Your task is to quote the listing below exactly, beginning with its first line and ending on the line bearing "# Bit and reins".

**********

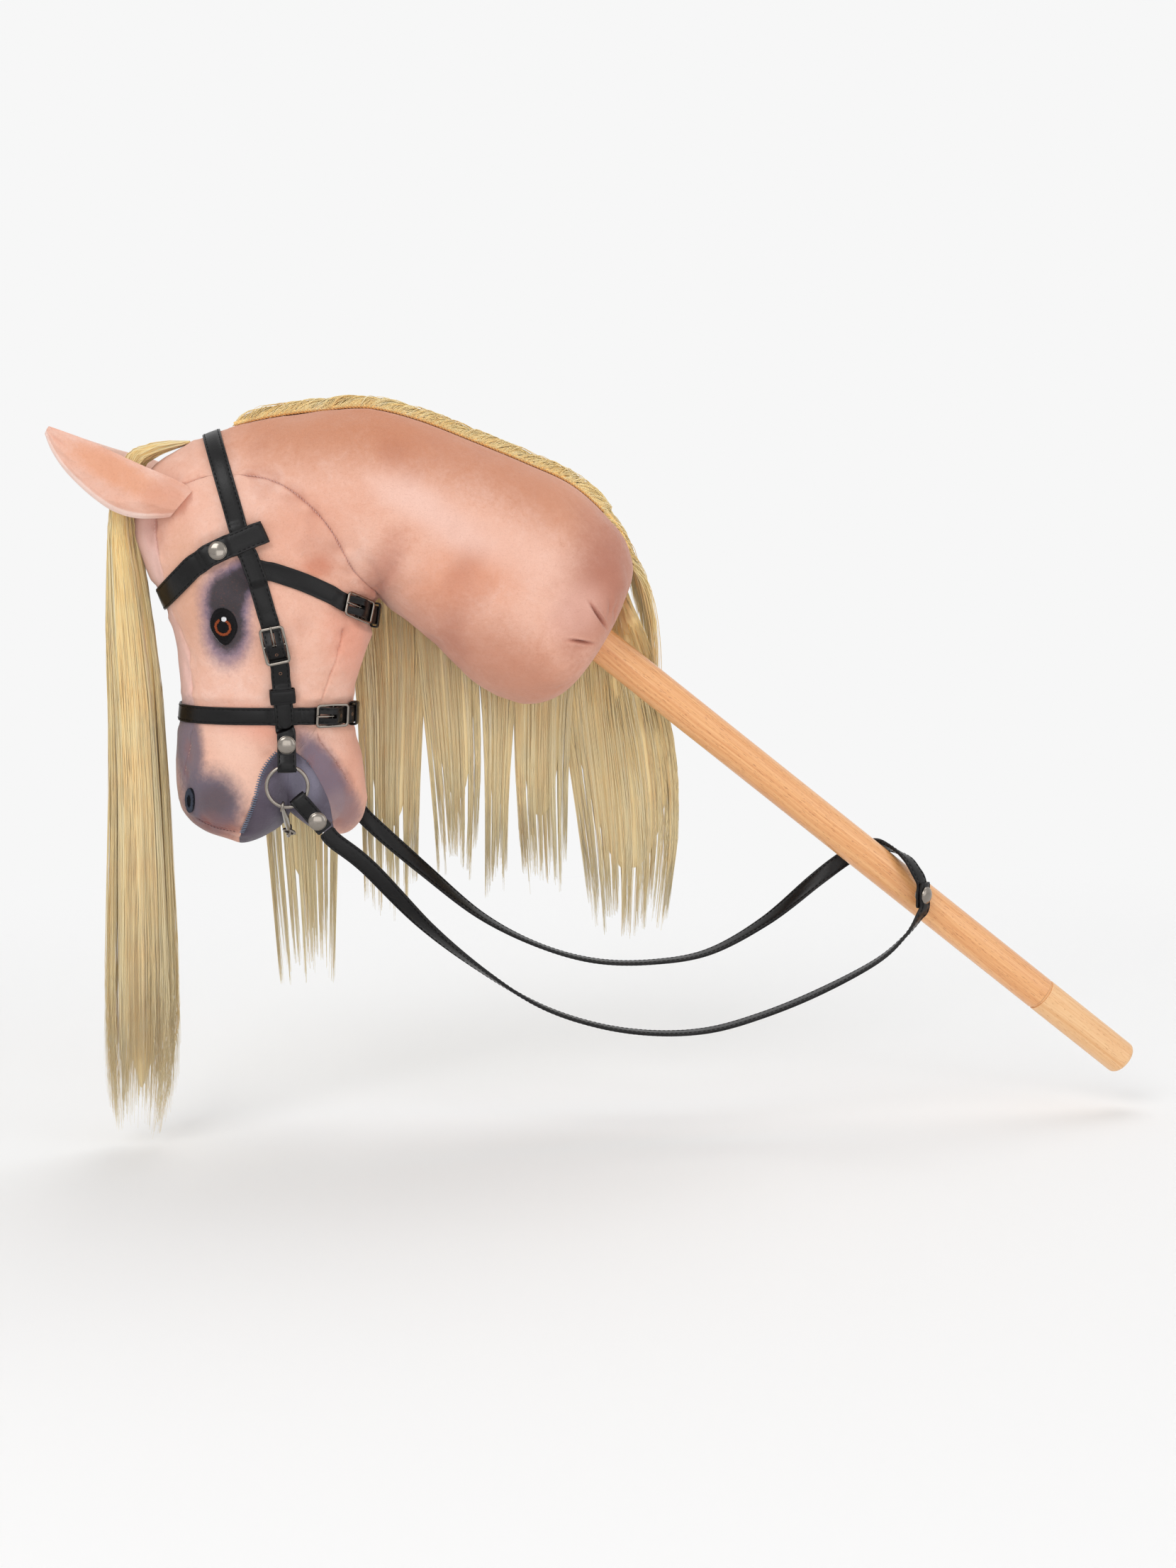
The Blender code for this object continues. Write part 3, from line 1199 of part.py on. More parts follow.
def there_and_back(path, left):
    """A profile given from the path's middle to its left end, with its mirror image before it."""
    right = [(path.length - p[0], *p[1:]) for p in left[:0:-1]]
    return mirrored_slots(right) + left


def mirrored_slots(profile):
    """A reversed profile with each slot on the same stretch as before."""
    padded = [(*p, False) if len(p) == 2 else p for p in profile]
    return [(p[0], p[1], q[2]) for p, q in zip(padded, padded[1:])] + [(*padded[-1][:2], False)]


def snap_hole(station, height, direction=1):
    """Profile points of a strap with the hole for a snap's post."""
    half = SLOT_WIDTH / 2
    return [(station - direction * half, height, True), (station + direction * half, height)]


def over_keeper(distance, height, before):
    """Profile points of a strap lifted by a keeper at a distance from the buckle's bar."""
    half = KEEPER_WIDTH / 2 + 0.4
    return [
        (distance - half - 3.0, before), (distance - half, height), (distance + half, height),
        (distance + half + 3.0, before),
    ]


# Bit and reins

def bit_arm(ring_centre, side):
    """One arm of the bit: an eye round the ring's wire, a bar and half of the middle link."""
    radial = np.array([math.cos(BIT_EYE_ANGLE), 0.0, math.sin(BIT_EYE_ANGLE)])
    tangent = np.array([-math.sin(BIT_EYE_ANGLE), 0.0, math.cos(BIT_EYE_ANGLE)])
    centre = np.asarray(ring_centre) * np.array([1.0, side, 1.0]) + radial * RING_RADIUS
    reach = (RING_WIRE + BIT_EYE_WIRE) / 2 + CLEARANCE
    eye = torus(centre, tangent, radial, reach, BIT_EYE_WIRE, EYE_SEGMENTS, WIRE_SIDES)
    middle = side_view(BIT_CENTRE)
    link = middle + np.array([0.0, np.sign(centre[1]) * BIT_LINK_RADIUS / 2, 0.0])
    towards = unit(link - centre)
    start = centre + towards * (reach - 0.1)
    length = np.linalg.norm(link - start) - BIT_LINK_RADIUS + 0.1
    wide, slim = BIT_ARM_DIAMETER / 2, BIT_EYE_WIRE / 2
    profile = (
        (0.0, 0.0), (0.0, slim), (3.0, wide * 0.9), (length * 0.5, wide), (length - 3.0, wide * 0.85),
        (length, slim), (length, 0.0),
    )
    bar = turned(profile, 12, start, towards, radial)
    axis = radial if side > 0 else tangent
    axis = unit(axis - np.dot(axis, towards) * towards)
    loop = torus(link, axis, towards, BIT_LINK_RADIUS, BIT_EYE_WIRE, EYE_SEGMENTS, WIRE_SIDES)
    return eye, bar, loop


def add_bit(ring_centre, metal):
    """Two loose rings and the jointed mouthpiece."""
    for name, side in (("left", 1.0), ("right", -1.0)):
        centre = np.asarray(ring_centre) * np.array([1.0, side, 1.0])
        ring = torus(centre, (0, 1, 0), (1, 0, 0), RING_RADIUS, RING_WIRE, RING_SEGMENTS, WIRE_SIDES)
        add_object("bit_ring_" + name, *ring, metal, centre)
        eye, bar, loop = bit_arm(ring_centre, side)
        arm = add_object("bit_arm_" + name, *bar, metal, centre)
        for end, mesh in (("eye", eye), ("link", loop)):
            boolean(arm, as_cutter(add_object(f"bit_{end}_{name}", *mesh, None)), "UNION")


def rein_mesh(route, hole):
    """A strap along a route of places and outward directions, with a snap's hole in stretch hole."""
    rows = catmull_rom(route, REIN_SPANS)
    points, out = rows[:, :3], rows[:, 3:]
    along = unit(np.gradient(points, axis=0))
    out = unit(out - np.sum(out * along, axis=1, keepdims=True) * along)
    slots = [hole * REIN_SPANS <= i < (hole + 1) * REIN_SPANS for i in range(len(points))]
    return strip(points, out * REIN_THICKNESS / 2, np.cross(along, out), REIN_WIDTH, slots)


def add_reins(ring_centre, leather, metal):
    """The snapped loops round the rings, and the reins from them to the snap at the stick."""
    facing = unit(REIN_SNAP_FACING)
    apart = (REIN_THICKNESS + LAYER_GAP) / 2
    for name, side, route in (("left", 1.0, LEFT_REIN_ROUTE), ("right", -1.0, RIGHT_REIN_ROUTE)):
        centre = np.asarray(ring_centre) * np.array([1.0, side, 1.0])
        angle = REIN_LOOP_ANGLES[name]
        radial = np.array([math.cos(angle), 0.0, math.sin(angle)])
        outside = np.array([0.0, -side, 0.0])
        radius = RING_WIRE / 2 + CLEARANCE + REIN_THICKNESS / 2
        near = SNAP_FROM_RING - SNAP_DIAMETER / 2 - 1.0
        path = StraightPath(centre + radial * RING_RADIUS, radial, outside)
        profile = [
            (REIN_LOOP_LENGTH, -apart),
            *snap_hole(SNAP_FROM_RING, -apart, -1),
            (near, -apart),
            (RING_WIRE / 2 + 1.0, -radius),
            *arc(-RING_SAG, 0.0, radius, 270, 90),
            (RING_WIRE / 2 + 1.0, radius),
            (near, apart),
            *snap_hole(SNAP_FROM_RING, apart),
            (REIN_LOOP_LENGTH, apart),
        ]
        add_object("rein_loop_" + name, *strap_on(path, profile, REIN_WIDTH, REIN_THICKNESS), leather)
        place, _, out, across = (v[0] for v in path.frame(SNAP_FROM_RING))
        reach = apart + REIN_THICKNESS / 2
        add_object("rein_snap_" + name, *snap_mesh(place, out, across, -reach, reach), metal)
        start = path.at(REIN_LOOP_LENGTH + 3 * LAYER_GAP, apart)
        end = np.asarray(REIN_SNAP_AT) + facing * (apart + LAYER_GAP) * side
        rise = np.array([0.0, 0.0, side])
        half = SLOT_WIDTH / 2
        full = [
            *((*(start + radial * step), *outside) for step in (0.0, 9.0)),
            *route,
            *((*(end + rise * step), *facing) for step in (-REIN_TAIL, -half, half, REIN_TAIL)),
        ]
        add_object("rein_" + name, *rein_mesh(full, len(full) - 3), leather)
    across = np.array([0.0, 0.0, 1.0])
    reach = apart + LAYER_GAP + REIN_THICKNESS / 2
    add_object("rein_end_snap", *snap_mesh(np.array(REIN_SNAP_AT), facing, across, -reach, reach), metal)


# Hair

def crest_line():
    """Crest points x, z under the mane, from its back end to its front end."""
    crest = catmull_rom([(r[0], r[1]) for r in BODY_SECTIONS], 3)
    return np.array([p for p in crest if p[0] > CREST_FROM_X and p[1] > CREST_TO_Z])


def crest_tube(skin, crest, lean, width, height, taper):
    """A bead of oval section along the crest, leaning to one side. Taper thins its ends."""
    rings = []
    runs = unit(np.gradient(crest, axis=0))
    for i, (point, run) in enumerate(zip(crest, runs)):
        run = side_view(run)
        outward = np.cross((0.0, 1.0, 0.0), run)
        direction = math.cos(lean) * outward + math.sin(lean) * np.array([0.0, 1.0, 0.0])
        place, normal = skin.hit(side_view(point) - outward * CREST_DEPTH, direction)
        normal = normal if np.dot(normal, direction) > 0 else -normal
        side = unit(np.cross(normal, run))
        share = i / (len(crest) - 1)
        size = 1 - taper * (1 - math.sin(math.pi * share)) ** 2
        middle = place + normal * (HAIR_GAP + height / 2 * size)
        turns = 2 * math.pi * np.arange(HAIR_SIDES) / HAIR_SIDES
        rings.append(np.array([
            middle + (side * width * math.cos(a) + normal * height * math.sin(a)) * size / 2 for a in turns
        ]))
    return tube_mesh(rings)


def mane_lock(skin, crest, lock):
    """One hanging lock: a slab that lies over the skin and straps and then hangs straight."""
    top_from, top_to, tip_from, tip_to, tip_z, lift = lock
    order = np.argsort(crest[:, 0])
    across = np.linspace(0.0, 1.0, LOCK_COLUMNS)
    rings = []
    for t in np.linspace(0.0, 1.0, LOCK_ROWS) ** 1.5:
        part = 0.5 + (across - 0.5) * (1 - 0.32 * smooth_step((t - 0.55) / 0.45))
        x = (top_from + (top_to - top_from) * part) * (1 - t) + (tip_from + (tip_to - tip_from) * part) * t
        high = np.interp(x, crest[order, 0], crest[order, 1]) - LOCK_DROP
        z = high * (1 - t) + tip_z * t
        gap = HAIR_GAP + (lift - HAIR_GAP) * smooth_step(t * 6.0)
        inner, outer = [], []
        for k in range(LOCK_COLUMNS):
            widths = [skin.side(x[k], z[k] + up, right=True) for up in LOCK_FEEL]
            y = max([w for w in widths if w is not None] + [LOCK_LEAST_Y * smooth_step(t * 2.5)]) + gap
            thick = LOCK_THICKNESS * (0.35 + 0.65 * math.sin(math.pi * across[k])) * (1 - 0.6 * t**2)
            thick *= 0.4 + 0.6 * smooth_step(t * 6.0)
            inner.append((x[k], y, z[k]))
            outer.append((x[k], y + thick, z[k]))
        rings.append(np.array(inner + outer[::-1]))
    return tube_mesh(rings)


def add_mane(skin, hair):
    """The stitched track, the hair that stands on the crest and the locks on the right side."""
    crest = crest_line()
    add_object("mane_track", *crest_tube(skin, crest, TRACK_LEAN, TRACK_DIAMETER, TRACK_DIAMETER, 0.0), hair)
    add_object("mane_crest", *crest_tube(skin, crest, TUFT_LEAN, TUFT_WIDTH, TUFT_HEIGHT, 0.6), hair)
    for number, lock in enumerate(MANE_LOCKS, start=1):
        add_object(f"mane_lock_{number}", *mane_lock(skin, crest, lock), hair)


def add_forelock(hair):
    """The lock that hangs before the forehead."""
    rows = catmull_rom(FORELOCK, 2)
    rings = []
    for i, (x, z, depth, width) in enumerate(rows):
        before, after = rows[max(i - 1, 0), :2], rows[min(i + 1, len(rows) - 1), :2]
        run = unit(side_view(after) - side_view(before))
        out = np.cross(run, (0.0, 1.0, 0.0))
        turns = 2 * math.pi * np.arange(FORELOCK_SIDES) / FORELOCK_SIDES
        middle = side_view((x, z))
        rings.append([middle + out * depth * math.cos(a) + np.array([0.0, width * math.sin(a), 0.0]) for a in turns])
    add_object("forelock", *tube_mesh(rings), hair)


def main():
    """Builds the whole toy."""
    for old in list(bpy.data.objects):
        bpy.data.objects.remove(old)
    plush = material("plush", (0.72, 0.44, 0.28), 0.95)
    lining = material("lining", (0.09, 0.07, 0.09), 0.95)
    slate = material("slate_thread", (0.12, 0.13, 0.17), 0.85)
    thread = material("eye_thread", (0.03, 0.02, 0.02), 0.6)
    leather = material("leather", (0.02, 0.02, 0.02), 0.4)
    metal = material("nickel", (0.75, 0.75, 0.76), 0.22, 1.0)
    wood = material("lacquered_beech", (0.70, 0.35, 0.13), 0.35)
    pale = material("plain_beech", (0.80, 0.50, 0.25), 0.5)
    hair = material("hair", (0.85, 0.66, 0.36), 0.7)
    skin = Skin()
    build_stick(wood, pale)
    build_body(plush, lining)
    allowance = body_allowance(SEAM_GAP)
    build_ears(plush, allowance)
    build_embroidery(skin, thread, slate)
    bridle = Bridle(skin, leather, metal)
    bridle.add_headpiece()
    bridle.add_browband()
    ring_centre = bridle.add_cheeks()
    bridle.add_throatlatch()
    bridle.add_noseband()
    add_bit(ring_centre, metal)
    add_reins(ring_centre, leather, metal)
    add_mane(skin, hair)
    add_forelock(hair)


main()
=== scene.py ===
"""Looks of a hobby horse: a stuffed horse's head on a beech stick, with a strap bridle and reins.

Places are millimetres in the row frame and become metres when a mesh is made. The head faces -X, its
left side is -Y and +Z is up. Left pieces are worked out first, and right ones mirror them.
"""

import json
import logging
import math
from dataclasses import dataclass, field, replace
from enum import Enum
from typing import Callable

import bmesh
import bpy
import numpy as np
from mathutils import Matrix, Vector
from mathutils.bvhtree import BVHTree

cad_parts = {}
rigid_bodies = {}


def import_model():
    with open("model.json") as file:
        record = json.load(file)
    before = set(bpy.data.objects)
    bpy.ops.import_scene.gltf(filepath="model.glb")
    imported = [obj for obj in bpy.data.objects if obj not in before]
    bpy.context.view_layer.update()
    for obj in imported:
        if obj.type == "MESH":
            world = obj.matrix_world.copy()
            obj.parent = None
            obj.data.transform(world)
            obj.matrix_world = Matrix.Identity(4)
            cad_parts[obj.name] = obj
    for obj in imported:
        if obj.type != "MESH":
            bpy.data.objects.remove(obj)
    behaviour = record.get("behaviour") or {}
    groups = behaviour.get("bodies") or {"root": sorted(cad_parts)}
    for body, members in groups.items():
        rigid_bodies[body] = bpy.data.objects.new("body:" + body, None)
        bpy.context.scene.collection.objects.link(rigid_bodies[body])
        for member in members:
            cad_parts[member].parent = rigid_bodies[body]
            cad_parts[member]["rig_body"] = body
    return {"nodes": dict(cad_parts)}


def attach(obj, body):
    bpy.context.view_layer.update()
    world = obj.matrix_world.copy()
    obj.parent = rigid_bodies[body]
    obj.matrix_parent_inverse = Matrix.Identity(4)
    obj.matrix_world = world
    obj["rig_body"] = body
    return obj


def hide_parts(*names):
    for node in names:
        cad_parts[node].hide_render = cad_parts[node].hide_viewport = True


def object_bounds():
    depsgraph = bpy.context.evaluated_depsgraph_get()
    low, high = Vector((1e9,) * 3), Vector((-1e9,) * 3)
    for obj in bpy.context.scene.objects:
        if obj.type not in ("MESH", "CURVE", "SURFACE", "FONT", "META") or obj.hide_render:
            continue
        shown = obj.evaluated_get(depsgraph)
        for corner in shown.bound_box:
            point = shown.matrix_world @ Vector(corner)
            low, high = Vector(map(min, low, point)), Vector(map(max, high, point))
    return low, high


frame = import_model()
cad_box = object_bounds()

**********

• **THE COMPLETED TASK**:
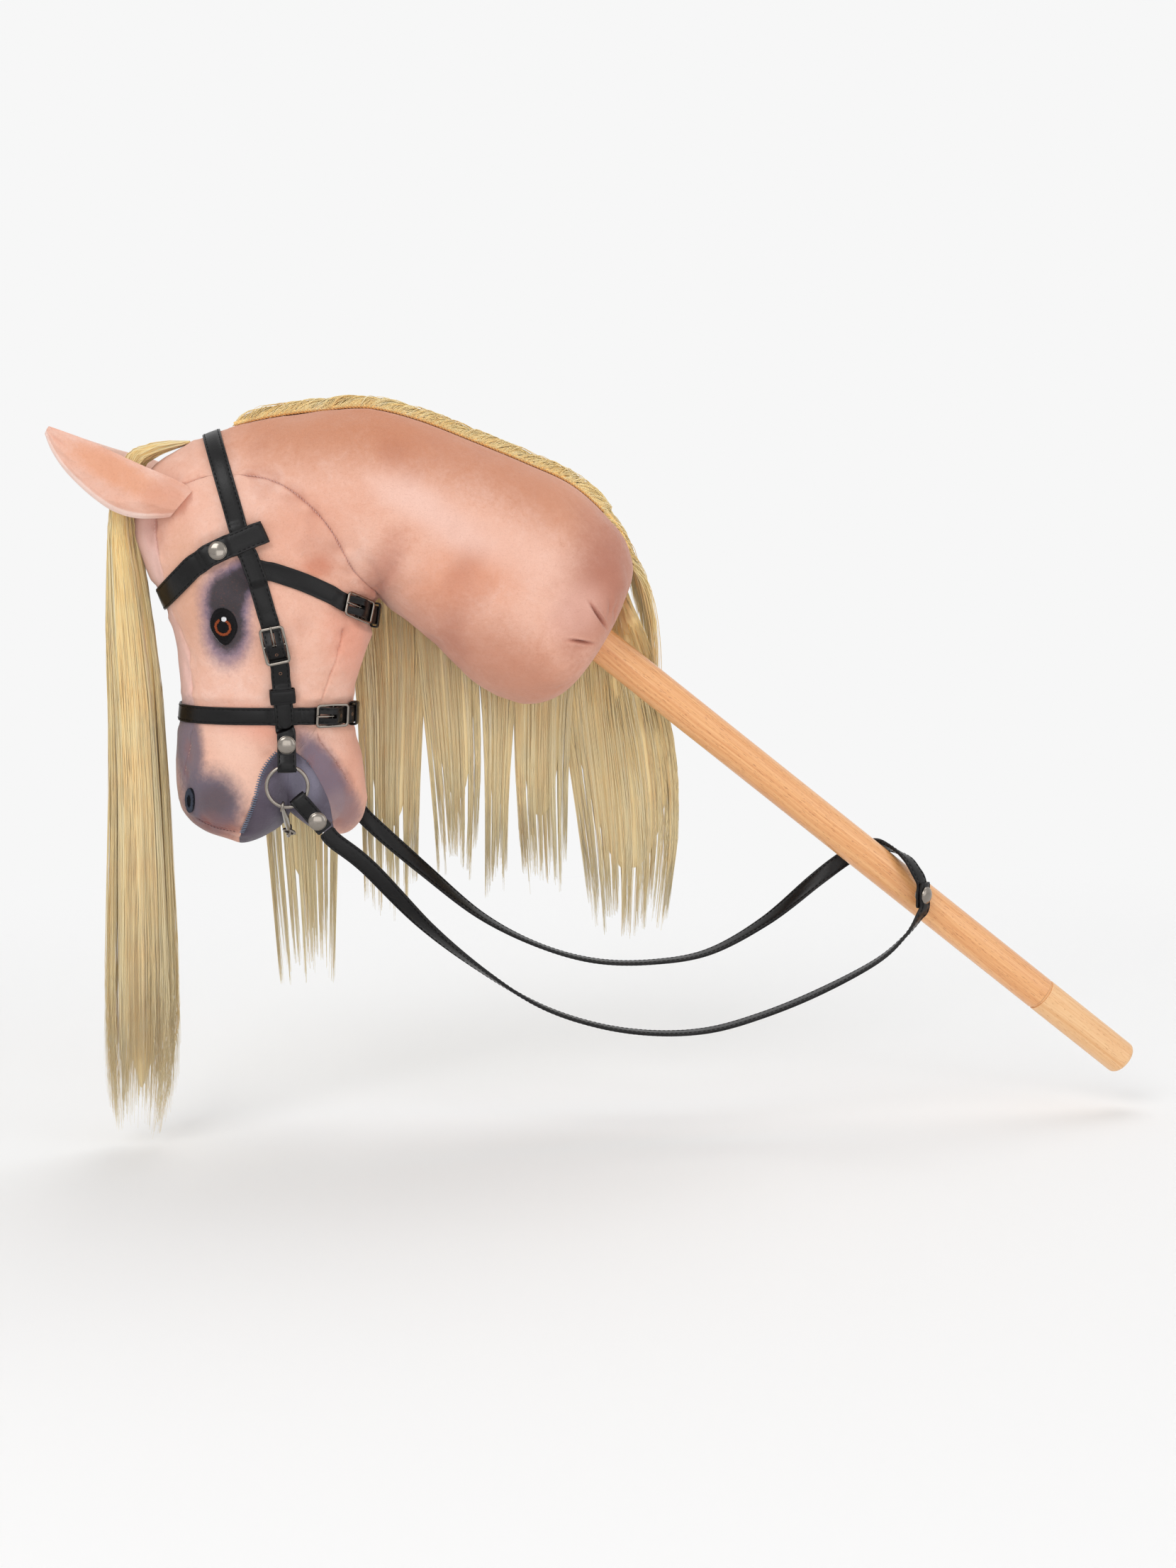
The Blender code for this object continues. Write part 3, from line 1199 of part.py on. More parts follow.
def there_and_back(path, left):
    """A profile given from the path's middle to its left end, with its mirror image before it."""
    right = [(path.length - p[0], *p[1:]) for p in left[:0:-1]]
    return mirrored_slots(right) + left


def mirrored_slots(profile):
    """A reversed profile with each slot on the same stretch as before."""
    padded = [(*p, False) if len(p) == 2 else p for p in profile]
    return [(p[0], p[1], q[2]) for p, q in zip(padded, padded[1:])] + [(*padded[-1][:2], False)]


def snap_hole(station, height, direction=1):
    """Profile points of a strap with the hole for a snap's post."""
    half = SLOT_WIDTH / 2
    return [(station - direction * half, height, True), (station + direction * half, height)]


def over_keeper(distance, height, before):
    """Profile points of a strap lifted by a keeper at a distance from the buckle's bar."""
    half = KEEPER_WIDTH / 2 + 0.4
    return [
        (distance - half - 3.0, before), (distance - half, height), (distance + half, height),
        (distance + half + 3.0, before),
    ]


# Bit and reins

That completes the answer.